Drop this baggage and move on. This chick is just bad news for you all the way around. Always keep close to your heart the sagacious words of one Tony Montana...."In this country, first you make the money, then you get the power - then you get the girl". You need to go make these movies and get paid.....then the right chick for you will come along just like magic
I don't think I could live in a relationship with droxford's rules. Are you comfortable with the shoe being on the other foot? What if you reversed all those rules to pertain to yourself and other women? What if you aren't even doing anything with those other women? It's my opinion that people can have friends of both genders, and that you can have a good mental/emotional friendship without getting into a physical relationship (at least if the other person is OK with that). This is probably especially important if you're married, since your significant other is probably not going to be everything you need, all in one package. You can save the serious romance, and all of the physical activity, for that person, but I think it would be easier if you were still able to hang out with other guys/girls without everyone coming to the wrong conclusions. At least that way you wouldn't feel like you were cut off from the world. And if you're just dating or boyfriend/girlfriend... well, legally that person is free. They're more free than they will ever be again (after they get married). They may need time to decide what's right for them. Hopefully they will want to spend more time with you as the relationship progresses, and other people will become less important. But these are just ideals... in real life, people panic at the thought of their significant other drifting away from them, or what they might be doing. I would think having an honest relationship would help. (that way, it would be very hard to go have an affair and then lie to your partner's face about it, every day) If my husband was spending time with other women (never happened, so I can only imagine), I think I'd just try to make sure I was "competitive" with them. Make sure I was meeting his needs. A person of good character won't truly want to look outside of his/her own relationship if that relationship is already in good shape.

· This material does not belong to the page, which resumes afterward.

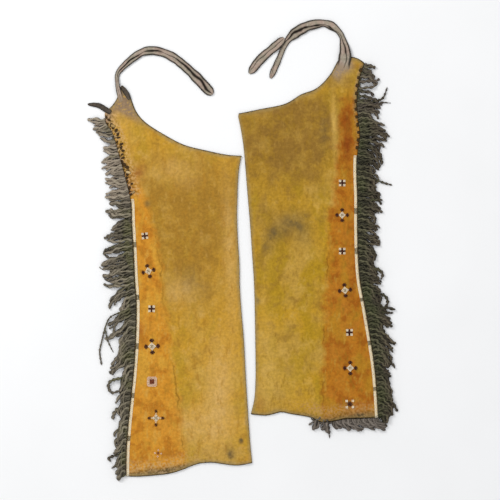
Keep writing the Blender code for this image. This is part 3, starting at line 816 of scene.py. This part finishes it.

Respect is a two way street. She should respect you and not even try to have any but extremely minimal contact with an individual that she had previous relations with. If she doesn't respect you, then how can she love you?
Isabel, I guess you've never seen When Harry Met Sally. Harry Burns: You realize of course that we could never be friends. Sally Albright: Why not? Harry Burns: What I'm saying is - and this is not a come-on in any way, shape or form - is that men and women can't be friends because the sex part always gets in the way. Sally Albright: That's not true. I have a number of men friends and there is no sex involved. Harry Burns: No you don't. Sally Albright: Yes I do. Harry Burns: No you don't. Sally Albright: Yes I do. Harry Burns: You only think you do. Sally Albright: You say I'm having sex with these men without my knowledge? Harry Burns: No, what I'm saying is they all WANT to have sex with you. Sally: They do not! Harry: Do to. Sally: They do not. Harry: Do to. Sally: How do you know? Harry: Because no man can be friends with a woman that he finds attractive. He always wants to have sex with her. Sally: So, you're saying that a man can be friends with a woman he finds unattractive? Harry: No. You pretty much want to nail 'em too. Sally: What if THEY don't want to have sex with YOU? Harry: Doesn't matter because the sex thing is already out there so the friendship is ultimately doomed and that is the end of the story. Sally: Well, I guess we're not going to be friends then. Harry: I guess not. Sally: That's too bad. You were the only person I knew in New York.